YOUR INSTRUCTIONS = Take each line containing "Blender" and report it exactly as written.

━━━

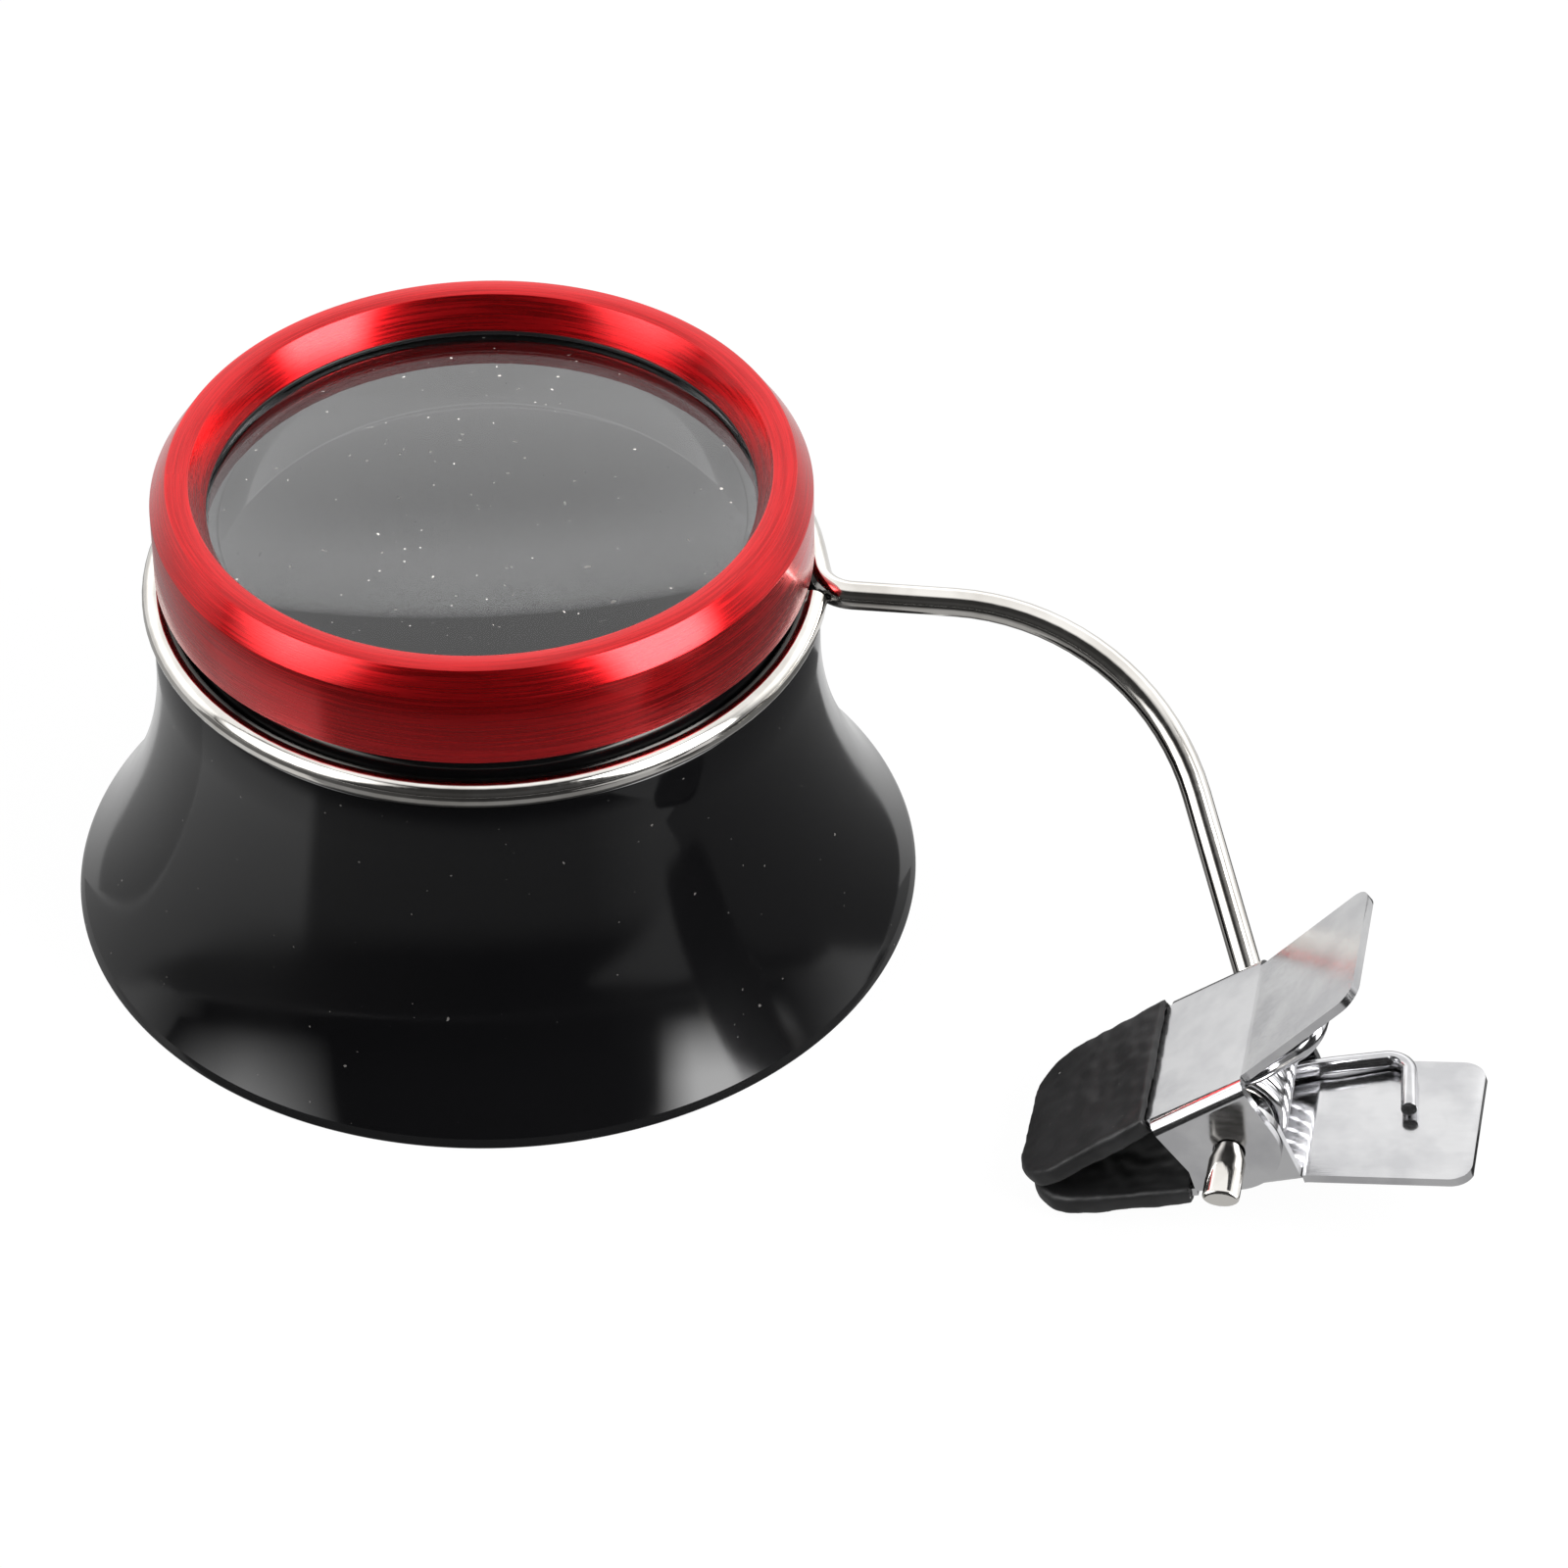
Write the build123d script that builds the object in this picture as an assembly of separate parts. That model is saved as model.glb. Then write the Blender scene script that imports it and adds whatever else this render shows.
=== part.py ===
"""Clip-on eyeglass loupe, in millimetres.

A trumpet-shaped eyecup carries one lens under a screwed ring. A wire hoop lies in a groove round
the eyecup's neck, runs out as an arm, and its last stretch is the pivot pin of a sprung clip.
The eyecup stands on its wide rim at z = 0, the optical axis is Z and the clip lies towards +X.
"""
import os
from math import atan2, cos, degrees, radians, sin, sqrt

from build123d import *

# Clearances between pieces, and the overrun of every cut
SEAT_GAP = 0.02
THREAD_GAP = 0.05
HOOP_GAP = 0.05
PIN_GAP = 0.08
EAR_GAP = 0.1
JAW_GAP = 0.12
LENS_GAP = 0.05
OVERRUN = 1.0

# Eyecup: flared skirt, neck, groove for the hoop, and the spigot that holds the lens. Its radii
# step outwards from the bore, and its heights step upwards from the rim.
BORE_RADIUS = 12.6
LEDGE_WIDTH = 0.95
SPIGOT_WALL = 1.25
SPIGOT_STEP = 0.4
GROOVE_DEPTH = 1.0
FLARE_WIDTH = 4.7
FLARE_HEIGHT = 14.5
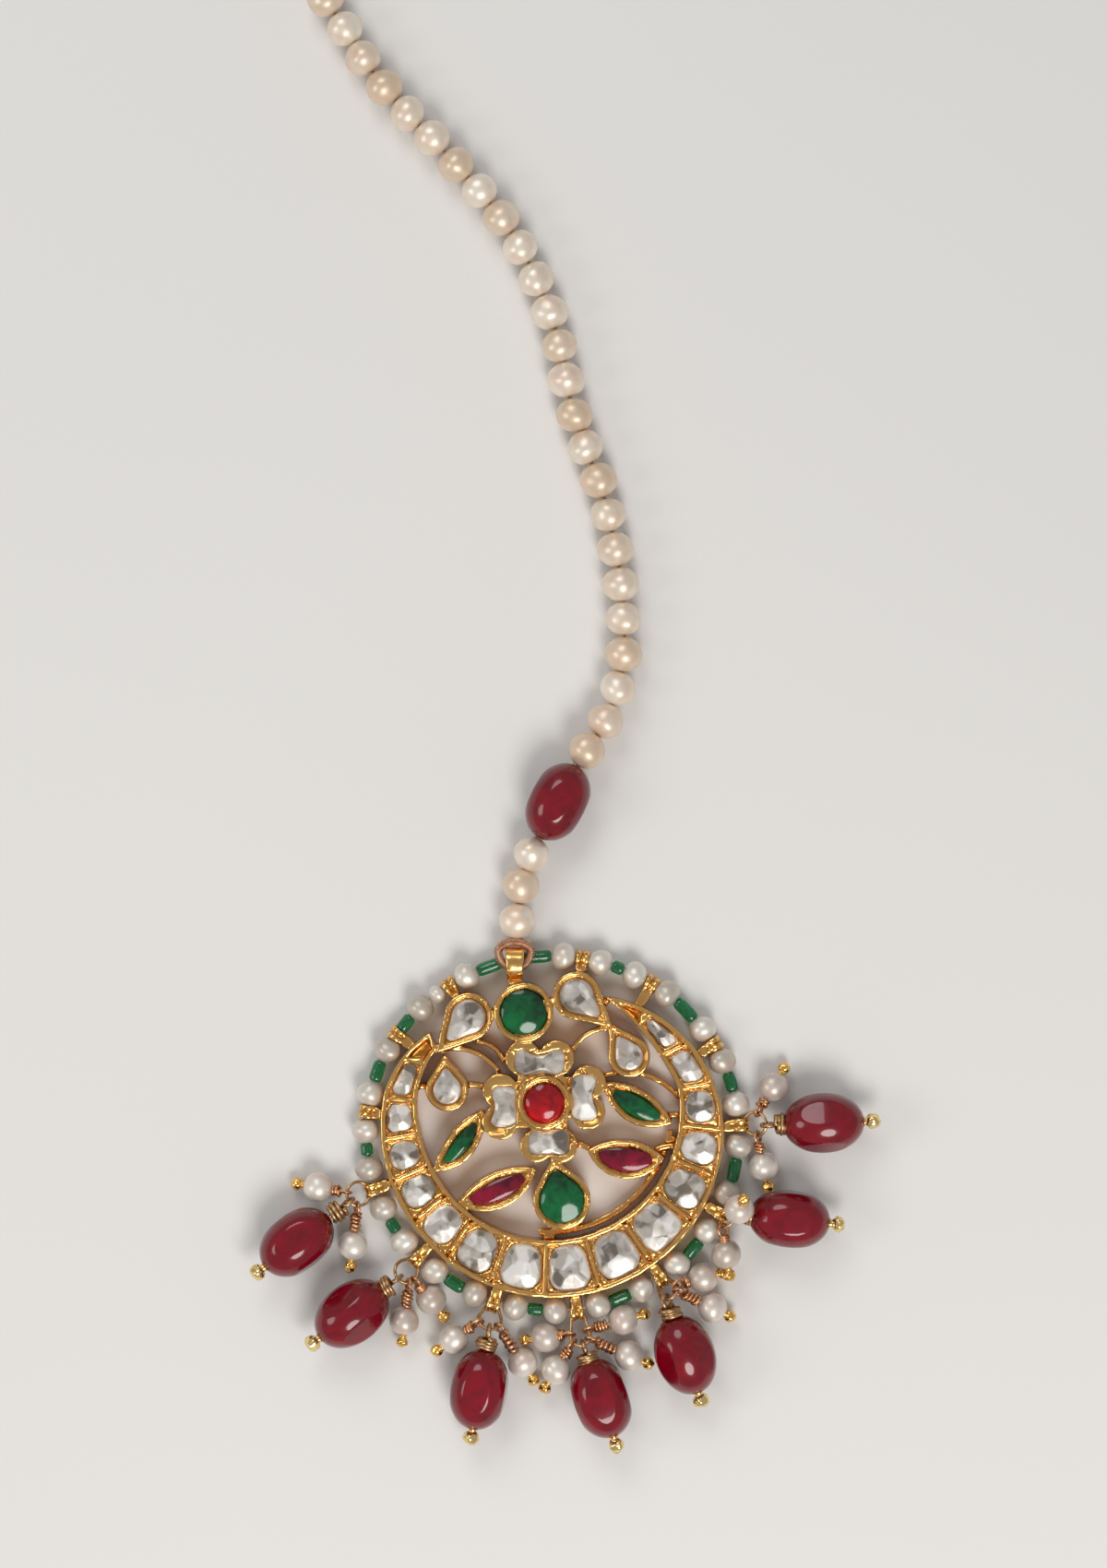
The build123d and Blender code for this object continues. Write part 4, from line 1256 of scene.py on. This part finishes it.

━━━

EXPECTED ANSWER =
Write the build123d script that builds the object in this picture as an assembly of separate parts. That model is saved as model.glb. Then write the Blender scene script that imports it and adds whatever else this render shows.
The build123d and Blender code for this object continues. Write part 4, from line 1256 of scene.py on. This part finishes it.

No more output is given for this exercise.